TASK STATEMENT >> Filter the listing and keep only the lines with the word "which".

## Start DATA PROVIDED

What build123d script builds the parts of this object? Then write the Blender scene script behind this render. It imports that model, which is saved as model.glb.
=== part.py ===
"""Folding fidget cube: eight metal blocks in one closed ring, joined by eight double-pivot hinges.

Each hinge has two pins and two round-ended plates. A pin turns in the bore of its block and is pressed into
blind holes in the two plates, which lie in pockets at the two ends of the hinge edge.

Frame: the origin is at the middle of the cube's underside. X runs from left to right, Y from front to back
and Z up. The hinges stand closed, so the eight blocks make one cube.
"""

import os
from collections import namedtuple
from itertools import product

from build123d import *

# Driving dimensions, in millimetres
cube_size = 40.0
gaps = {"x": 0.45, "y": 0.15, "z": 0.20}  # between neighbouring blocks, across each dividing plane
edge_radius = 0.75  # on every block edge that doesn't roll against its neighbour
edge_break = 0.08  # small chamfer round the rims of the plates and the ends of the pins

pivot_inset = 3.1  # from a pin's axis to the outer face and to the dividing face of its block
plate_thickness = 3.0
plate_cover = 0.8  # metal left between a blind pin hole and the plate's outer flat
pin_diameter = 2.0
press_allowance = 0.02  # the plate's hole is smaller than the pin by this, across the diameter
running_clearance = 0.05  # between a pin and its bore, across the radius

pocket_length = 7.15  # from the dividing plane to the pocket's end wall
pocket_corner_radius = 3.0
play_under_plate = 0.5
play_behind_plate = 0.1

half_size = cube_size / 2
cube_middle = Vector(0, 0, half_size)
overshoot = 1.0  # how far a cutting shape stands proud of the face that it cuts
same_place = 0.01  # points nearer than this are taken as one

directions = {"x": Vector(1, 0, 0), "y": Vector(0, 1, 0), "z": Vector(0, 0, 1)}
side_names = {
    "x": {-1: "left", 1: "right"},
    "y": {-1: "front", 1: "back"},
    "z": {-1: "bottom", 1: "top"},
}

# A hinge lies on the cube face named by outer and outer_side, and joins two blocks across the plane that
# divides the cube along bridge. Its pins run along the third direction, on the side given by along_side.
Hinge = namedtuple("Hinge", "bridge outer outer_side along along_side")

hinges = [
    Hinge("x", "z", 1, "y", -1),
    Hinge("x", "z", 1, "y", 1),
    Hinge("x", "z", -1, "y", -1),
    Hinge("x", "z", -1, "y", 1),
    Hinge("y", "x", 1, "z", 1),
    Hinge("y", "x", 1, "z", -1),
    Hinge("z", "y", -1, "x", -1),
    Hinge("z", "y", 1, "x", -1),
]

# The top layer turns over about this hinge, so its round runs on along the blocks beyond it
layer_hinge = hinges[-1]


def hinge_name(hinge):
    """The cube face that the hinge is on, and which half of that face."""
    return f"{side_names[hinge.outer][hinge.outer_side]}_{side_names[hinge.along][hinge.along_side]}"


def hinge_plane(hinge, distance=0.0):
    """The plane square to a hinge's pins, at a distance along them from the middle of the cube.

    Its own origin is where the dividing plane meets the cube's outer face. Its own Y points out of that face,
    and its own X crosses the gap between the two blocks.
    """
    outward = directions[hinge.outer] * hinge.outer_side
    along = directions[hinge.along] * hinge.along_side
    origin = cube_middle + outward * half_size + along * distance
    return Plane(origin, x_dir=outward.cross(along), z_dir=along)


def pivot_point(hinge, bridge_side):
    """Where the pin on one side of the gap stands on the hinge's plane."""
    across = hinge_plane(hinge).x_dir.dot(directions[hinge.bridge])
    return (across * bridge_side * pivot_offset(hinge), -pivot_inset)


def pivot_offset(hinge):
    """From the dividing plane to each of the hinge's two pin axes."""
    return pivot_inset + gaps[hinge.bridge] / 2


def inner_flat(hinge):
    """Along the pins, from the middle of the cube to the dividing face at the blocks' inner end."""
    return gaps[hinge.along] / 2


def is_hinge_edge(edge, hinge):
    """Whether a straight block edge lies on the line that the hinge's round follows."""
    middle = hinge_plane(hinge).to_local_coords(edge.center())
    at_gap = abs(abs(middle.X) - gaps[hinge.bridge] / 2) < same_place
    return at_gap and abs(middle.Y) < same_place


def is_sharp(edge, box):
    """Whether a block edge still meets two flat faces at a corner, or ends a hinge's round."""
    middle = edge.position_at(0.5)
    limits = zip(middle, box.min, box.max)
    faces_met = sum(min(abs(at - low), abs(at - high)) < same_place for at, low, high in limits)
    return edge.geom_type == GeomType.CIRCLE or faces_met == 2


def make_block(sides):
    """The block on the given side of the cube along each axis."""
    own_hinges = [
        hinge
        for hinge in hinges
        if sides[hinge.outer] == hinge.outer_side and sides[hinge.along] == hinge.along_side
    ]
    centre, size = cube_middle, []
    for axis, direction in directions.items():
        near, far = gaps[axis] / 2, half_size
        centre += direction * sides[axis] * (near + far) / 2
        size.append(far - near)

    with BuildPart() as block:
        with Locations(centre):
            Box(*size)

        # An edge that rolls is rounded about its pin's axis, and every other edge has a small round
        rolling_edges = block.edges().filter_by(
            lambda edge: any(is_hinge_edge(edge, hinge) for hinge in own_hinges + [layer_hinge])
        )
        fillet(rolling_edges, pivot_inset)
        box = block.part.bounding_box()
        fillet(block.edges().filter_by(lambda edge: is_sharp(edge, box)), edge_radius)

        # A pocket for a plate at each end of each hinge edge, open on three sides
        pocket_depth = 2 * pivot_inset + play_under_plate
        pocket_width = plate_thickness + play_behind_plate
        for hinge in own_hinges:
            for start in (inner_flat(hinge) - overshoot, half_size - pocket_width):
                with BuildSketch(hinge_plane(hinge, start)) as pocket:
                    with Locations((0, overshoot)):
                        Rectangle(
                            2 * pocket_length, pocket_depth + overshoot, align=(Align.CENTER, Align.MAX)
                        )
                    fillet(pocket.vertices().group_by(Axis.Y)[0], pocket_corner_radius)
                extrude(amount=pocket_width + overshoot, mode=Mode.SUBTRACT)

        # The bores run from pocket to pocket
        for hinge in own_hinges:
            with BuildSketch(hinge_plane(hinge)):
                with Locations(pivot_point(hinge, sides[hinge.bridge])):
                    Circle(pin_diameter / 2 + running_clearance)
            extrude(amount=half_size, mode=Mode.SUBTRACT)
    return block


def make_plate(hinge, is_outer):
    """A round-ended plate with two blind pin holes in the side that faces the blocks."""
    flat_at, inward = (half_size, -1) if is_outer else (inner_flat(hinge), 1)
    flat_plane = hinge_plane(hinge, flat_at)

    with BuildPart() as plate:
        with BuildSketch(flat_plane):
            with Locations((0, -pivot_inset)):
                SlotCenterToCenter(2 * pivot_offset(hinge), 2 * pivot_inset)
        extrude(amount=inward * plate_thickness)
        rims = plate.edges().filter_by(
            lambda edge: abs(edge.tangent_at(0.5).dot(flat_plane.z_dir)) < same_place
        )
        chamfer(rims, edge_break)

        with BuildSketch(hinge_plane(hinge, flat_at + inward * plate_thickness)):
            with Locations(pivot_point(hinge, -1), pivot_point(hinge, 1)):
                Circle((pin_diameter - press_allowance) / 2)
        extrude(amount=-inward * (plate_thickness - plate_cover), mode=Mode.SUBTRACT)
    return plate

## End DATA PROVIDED

SOLUTION FOR THIS PROBLEM >>
What build123d script builds the parts of this object? Then write the Blender scene script behind this render. It imports that model, which is saved as model.glb.
blind holes in the two plates, which lie in pockets at the two ends of the hinge edge.
    """The cube face that the hinge is on, and which half of that face."""